His 2e Method weightings for a four-player Ambrose total 75 (the sum of 40, 20, 10 and 5). Any individual competition allows for 100 percent of a golfer’s handicap. A two-player event conducted in the Ambrose format necessitates a reduced percentage simply because of the multiple shot options available to the pair. Moving to three-player events that percentage needs to be even lower due to the greater number of shot selection options, then lower again for four players. Toohey insists that’s a fundamental flaw of the traditional method, which uses half the team average regardless of team size. All teams should have proportionally increased handicaps, meaning higher handicapped teams gain more from this system than lower ones – which is why the latter win Ambrose events more often.

Numbers and data can paint a pretty picture for any learned person trying to prove a statistical point, but sometimes you need to also see the evidence at work. And we’ve all seen it happen: an Ambrose event where the handicaps of the players in some groups are more choreographed than your average ballet. Play in enough Ambrose events and you come to know which combinations of handicaps can exploit the system. Usually, it’s one or two very low markers gelling with a couple of high handicappers. (Unlike foursomes, for example, pairing ‘like’ golfers is a statistical no-no in Ambrose.) Yes, you’ve still got to play well, and putt well in particular, but the current method does provide an advantage to certain team compositions.

In some respects, changes have already been made to thwart teams who ‘stack’ their side. The Volkswagen Scramble is the largest and longest-running Ambrose tournament in the country and one that attracts thousands of entrants nationally every year. When it was still known as the Holden Scramble, the event first began stipulating a minimum number of each player’s tee shots be used (now also commonplace at most club ambrose events) while mandating a limit to the total aggregate of handicaps for each team and requiring a certain composition of handicaps. Later, the elimination format was introduced, which prohibited the player whose shot had been selected from hitting the next shot until the green was reached. Both alterations added a distinct strategy to the format but neither did nearly enough to rectify the numerical imbalance, and Toohey says his results prove it.

His crusade began in 2017 when Toohey analysed club Ambrose events. To verify his four-player method on a large sample, he obtained detailed results of 40 Holden Scramble events, comparing his method with the traditional (and also then USGA) versions. There might not be a better data sample available for such a number crunch.

“Little bit by little bit, pieces fell into place,” Toohey says. “Once they did, the logic became undeniable. But it’s a case of arriving at that, questioning it and thinking it all through.”

Toohey’s findings led him to compile a 13,000-word submission replete with graphs, examples and recommendations. Titled “Much Fairer Handicapping Methods for Scramble Events” he sent it to the powers-that-be at the USGA in August 2018 for their consideration within the forthcoming World Handicap System (WHS). A copy was also provided to the Golf Australia organisation (GA). In February 2020, the WHS released handicapping allowances for Ambrose events. These were a disappointment to Toohey – in more ways than one.

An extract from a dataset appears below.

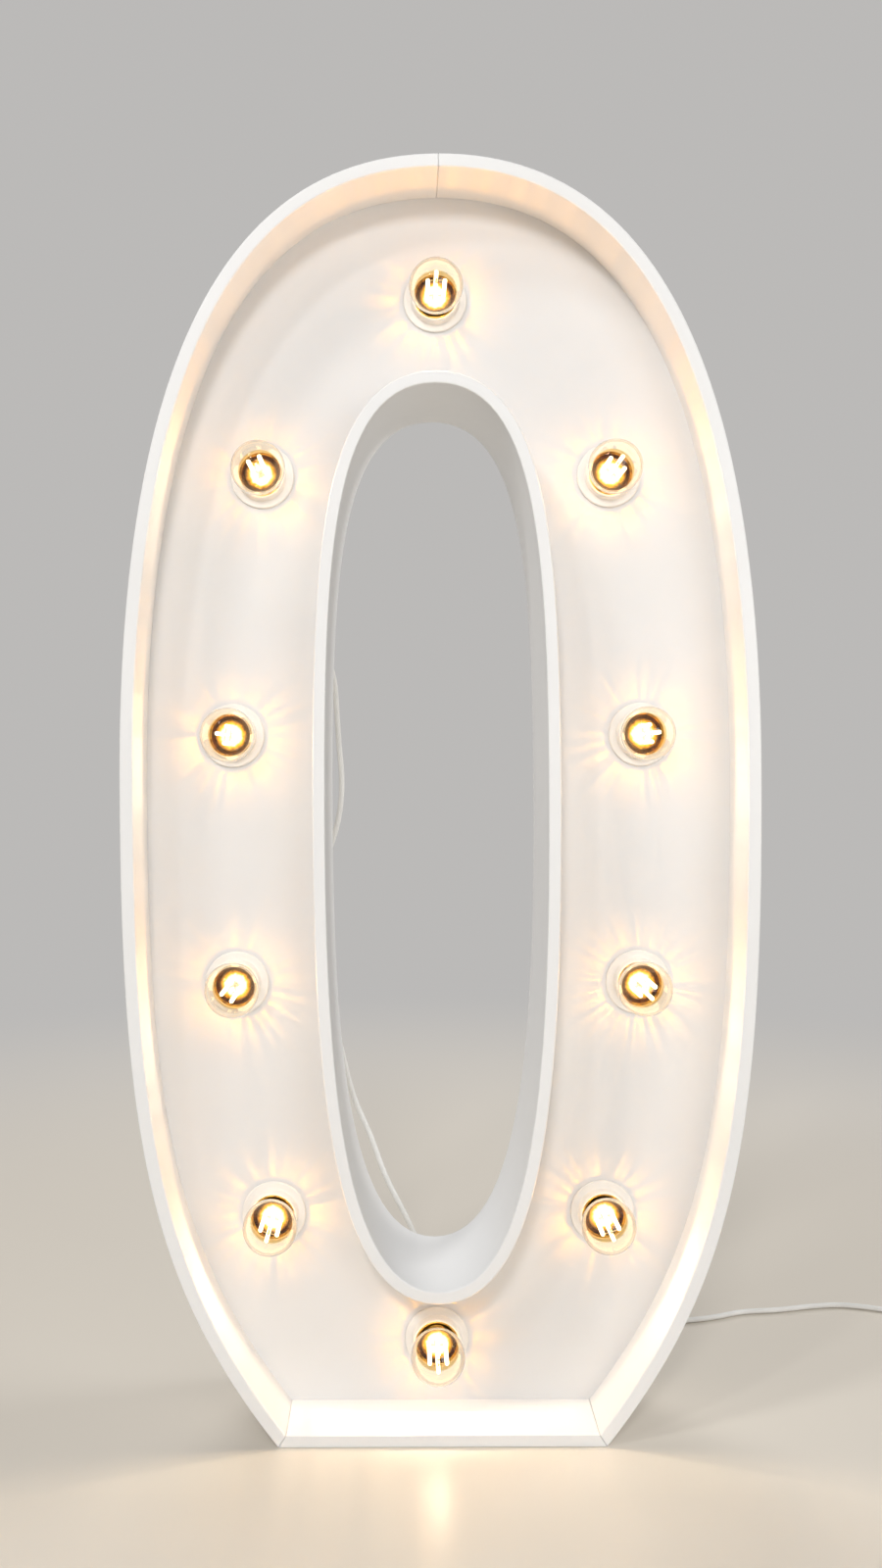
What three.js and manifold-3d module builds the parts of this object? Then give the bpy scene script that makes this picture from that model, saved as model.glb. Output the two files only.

“After reading my submission, the WHS lifted their four-player model from 50 percent up to 70 percent, so all handicaps would increase by 40 percent,” Toohey says. “That was a distinct improvement but there is still a bias towards low-handicapped teams.

“But unbelievably, they ignored my ‘always unfair’ findings of the USGA two-player version and it remains at 50 percent, which doesn’t make sense. It would have to be a number between 70 and 100. In mine, it’s 85 after meticulous optimisation. That was some of my chemical engineering expertise at play – you do experiments and gradually move in on where the ideal point is.”

The WHS revision also lacks any method for three-player teams. How many times has a four-person ambrose taken place at your club and a team or two has lost a player so three golfers battle on instead. Now there is no formula to apply. In contrast, Toohey devised a three-player method by logically interpolating between his four and two-player versions, so his system is internally coherent.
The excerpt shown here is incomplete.